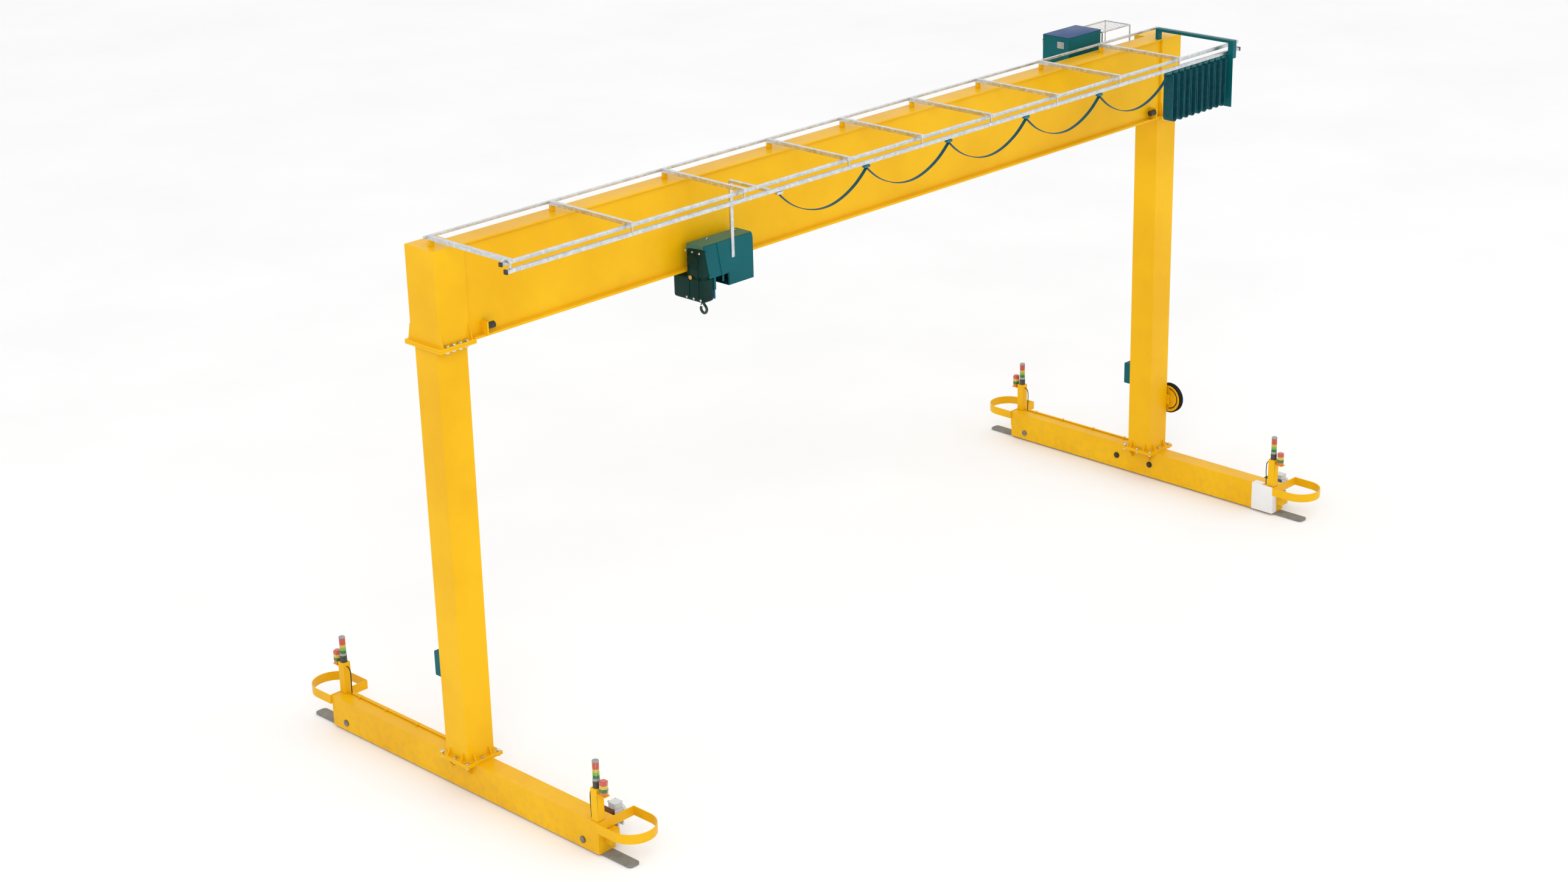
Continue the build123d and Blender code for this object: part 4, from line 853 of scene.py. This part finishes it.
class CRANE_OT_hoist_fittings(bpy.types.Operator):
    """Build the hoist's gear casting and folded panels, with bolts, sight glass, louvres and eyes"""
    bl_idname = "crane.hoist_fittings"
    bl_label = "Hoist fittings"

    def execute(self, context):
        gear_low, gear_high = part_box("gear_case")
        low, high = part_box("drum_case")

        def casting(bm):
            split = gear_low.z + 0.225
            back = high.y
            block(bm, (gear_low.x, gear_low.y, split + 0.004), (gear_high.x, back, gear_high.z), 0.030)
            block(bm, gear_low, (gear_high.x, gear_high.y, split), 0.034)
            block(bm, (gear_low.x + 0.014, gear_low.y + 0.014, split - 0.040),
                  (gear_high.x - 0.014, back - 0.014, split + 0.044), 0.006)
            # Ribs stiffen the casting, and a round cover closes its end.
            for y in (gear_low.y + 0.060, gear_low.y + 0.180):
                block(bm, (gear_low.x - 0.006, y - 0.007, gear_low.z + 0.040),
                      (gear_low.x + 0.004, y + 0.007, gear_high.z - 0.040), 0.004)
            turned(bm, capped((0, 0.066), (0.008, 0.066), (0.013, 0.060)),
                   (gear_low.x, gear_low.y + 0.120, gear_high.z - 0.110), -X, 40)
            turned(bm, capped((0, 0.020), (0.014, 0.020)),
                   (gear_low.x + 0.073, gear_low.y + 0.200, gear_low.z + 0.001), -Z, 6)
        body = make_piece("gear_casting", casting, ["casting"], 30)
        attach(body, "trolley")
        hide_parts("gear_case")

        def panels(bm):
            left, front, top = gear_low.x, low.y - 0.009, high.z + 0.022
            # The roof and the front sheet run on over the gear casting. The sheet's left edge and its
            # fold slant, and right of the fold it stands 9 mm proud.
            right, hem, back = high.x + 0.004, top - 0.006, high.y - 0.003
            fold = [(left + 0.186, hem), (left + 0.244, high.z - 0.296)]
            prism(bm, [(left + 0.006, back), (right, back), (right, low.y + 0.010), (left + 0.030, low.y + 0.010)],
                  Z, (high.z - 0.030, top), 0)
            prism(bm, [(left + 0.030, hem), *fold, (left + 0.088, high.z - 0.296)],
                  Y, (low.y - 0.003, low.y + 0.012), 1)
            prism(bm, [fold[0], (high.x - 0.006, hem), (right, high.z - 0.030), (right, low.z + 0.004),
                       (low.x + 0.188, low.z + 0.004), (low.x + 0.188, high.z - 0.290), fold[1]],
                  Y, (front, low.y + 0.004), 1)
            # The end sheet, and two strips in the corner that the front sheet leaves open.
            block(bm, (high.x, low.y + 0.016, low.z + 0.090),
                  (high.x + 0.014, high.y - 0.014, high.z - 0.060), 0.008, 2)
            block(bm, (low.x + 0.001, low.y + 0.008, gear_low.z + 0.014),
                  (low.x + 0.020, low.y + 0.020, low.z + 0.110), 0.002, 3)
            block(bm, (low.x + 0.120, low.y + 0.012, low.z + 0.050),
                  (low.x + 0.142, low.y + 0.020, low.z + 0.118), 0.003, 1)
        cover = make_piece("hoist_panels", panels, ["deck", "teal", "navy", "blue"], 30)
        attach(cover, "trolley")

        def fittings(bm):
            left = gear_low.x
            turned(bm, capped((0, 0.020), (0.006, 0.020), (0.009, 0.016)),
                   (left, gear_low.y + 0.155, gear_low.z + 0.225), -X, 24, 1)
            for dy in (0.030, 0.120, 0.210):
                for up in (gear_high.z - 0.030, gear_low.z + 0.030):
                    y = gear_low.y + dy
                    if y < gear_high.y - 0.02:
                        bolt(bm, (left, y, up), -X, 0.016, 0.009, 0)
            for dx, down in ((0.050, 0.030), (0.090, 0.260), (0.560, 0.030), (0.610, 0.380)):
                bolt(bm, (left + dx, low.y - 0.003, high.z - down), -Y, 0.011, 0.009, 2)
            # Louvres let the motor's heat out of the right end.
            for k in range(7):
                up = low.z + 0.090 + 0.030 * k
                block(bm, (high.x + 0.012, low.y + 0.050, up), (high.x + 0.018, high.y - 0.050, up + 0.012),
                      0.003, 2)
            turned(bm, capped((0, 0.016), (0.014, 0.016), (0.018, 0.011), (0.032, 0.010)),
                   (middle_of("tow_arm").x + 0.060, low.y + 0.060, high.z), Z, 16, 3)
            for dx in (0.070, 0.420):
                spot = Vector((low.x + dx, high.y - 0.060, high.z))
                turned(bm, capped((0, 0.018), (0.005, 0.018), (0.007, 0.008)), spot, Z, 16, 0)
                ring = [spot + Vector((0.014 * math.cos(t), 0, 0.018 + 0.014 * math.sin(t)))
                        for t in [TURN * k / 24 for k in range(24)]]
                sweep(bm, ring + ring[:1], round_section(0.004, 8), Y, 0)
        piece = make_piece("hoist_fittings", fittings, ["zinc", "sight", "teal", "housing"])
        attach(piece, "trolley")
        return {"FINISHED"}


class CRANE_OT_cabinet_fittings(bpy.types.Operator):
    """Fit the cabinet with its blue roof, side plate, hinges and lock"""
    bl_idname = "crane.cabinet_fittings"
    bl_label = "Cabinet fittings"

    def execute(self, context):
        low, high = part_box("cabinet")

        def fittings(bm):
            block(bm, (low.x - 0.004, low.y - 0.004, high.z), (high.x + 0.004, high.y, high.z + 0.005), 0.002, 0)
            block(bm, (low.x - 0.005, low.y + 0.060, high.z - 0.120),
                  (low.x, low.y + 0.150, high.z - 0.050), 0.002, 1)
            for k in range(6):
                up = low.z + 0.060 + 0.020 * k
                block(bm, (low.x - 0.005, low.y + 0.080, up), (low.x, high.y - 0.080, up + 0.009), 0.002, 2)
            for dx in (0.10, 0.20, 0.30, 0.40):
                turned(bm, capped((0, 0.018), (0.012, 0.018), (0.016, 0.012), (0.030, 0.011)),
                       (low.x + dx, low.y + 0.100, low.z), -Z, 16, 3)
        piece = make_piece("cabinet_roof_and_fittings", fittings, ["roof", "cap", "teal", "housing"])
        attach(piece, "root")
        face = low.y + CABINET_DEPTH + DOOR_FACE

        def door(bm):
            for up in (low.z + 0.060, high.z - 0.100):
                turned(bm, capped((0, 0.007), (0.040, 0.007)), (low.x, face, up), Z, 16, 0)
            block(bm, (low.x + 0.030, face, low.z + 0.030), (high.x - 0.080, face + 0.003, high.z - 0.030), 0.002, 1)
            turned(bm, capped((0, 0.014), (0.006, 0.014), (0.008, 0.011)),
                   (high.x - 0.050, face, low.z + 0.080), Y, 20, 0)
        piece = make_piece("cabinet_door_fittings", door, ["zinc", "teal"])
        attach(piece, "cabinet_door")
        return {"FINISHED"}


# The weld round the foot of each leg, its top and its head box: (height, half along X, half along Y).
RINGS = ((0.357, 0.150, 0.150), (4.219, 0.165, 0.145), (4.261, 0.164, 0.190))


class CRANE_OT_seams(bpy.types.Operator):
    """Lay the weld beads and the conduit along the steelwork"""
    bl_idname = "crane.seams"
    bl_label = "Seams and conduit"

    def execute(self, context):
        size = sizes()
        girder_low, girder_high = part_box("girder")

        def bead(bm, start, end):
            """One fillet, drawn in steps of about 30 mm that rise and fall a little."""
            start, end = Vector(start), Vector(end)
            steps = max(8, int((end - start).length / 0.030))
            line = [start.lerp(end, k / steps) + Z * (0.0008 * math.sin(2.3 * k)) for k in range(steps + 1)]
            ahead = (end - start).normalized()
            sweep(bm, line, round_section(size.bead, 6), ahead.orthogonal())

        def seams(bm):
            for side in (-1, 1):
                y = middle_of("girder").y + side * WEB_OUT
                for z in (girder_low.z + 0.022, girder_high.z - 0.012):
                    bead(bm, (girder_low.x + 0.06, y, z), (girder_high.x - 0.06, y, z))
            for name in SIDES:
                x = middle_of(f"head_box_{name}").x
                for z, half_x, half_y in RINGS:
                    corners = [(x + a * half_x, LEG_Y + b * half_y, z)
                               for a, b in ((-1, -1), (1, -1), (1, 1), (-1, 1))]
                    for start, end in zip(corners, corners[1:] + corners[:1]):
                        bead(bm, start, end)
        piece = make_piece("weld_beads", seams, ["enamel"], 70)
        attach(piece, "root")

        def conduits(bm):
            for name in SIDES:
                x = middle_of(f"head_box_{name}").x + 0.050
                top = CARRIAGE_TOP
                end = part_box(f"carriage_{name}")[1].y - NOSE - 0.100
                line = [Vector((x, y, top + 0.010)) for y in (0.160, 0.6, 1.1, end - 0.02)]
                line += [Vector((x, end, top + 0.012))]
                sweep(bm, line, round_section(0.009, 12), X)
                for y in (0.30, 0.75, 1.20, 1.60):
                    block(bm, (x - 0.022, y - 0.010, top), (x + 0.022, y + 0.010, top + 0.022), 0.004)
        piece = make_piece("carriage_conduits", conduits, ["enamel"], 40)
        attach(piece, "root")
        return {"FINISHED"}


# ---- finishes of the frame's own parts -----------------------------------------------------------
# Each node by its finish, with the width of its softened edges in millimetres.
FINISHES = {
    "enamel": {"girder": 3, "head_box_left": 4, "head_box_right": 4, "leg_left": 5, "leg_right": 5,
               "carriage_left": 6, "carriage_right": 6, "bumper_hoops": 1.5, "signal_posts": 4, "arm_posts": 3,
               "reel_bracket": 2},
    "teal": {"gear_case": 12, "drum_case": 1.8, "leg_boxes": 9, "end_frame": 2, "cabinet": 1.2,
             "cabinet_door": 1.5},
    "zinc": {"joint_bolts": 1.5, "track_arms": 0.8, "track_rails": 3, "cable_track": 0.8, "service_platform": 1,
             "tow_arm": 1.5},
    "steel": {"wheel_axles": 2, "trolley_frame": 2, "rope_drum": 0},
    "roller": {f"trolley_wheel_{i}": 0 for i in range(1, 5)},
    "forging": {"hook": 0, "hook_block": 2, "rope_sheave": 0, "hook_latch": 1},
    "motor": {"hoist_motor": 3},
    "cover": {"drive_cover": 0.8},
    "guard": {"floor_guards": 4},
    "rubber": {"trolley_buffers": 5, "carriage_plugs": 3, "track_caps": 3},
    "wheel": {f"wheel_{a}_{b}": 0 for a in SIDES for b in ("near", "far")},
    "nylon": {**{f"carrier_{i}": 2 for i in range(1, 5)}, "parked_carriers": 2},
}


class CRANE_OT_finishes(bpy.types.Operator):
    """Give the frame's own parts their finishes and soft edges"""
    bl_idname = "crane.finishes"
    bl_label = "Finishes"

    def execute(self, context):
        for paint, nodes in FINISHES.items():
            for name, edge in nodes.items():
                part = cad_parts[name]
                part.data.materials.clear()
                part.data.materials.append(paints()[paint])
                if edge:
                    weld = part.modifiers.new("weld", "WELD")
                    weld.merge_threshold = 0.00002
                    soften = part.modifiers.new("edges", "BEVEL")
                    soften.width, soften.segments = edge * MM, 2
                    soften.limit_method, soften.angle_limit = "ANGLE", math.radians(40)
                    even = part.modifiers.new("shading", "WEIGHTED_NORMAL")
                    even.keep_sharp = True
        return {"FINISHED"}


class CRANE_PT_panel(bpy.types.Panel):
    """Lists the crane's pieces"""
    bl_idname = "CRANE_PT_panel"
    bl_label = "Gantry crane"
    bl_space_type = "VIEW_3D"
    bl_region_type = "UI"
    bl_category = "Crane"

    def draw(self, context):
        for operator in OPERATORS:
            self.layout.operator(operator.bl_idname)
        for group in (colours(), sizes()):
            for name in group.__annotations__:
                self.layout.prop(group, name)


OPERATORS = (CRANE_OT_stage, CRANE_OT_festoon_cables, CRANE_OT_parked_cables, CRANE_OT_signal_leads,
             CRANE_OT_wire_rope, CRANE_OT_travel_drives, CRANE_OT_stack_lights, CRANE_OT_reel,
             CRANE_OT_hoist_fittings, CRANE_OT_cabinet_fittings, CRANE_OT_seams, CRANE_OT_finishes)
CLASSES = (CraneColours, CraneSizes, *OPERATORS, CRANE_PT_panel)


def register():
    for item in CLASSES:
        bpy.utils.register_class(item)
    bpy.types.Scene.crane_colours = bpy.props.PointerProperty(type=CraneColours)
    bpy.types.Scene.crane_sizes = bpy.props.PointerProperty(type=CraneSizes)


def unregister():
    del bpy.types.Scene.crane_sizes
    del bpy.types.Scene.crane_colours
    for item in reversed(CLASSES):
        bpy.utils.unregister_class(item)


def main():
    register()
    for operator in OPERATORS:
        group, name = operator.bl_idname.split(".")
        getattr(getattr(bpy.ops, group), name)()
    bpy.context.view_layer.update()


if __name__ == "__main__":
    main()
★ ★ ★ ★
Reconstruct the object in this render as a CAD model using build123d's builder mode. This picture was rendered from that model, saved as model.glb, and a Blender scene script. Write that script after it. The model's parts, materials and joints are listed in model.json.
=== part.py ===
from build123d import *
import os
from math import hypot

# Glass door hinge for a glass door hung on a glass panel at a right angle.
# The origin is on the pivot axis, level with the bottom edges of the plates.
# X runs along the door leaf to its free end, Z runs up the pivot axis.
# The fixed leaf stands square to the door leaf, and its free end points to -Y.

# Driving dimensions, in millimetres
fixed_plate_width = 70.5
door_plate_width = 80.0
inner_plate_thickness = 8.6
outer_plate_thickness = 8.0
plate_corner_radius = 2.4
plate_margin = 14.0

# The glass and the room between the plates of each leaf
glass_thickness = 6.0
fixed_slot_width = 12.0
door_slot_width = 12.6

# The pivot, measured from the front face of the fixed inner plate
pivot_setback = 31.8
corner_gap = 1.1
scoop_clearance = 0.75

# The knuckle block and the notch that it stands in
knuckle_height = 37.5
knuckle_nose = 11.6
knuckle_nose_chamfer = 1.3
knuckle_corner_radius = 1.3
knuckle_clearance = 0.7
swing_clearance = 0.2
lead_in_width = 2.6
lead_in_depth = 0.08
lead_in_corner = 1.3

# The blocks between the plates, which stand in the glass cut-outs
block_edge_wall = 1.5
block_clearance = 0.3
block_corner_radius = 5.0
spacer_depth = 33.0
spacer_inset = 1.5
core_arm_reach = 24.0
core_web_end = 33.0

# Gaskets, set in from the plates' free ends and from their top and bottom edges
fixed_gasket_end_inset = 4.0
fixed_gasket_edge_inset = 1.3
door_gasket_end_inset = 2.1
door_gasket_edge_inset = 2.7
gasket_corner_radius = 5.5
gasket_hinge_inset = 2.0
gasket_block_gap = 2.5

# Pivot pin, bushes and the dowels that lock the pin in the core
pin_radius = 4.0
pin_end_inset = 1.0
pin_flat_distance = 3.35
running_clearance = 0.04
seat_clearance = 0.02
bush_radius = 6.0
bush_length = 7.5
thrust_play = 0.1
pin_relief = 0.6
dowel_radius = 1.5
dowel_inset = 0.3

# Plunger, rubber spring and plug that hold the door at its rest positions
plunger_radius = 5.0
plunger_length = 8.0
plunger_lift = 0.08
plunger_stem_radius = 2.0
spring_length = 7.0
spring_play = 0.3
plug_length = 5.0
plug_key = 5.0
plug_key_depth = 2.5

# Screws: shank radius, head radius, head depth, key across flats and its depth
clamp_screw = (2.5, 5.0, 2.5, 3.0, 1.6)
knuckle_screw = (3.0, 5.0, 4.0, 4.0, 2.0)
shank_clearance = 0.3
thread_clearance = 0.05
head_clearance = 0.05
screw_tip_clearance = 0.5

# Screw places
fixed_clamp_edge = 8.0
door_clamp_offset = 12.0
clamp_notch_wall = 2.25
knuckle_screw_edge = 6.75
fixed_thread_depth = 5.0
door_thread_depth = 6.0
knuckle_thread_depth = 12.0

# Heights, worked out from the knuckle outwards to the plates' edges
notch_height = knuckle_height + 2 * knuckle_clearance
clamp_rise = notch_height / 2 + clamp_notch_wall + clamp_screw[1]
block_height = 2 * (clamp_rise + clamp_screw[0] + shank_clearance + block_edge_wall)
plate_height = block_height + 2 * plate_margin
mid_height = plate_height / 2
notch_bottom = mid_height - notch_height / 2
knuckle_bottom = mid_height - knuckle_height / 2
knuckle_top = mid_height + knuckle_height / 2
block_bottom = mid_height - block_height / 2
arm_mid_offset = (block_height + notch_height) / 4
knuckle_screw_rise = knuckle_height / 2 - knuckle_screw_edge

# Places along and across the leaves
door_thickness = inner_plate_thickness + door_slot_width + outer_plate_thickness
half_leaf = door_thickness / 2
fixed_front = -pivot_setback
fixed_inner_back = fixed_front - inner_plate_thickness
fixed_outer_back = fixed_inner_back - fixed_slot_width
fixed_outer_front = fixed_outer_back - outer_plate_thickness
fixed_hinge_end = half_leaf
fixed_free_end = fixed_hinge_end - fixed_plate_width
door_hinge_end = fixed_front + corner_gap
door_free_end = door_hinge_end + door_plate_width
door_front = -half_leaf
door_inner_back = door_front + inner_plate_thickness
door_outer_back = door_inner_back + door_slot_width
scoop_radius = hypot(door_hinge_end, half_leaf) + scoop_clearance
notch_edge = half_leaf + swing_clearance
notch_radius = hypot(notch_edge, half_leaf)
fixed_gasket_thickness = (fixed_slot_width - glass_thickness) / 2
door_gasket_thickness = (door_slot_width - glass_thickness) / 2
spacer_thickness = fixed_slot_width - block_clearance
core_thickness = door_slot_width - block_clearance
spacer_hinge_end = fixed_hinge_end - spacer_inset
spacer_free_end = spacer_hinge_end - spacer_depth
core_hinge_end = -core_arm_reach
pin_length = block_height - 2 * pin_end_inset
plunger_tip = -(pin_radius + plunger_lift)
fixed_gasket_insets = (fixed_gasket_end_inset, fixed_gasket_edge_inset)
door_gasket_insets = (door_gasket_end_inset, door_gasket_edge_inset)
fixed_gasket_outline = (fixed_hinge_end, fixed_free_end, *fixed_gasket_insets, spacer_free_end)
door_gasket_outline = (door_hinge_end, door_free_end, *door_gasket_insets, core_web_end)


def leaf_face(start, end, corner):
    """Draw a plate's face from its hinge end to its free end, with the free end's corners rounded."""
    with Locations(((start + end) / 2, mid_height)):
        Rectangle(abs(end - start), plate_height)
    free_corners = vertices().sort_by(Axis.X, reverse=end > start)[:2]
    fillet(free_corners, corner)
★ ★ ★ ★
→ STATED TASK
Pick out the lines containing the word "cover" and show them.

→ TASK SOLUTION
            # Ribs stiffen the casting, and a round cover closes its end.
        cover = make_piece("hoist_panels", panels, ["deck", "teal", "navy", "blue"], 30)
        attach(cover, "trolley")
    "cover": {"drive_cover": 0.8},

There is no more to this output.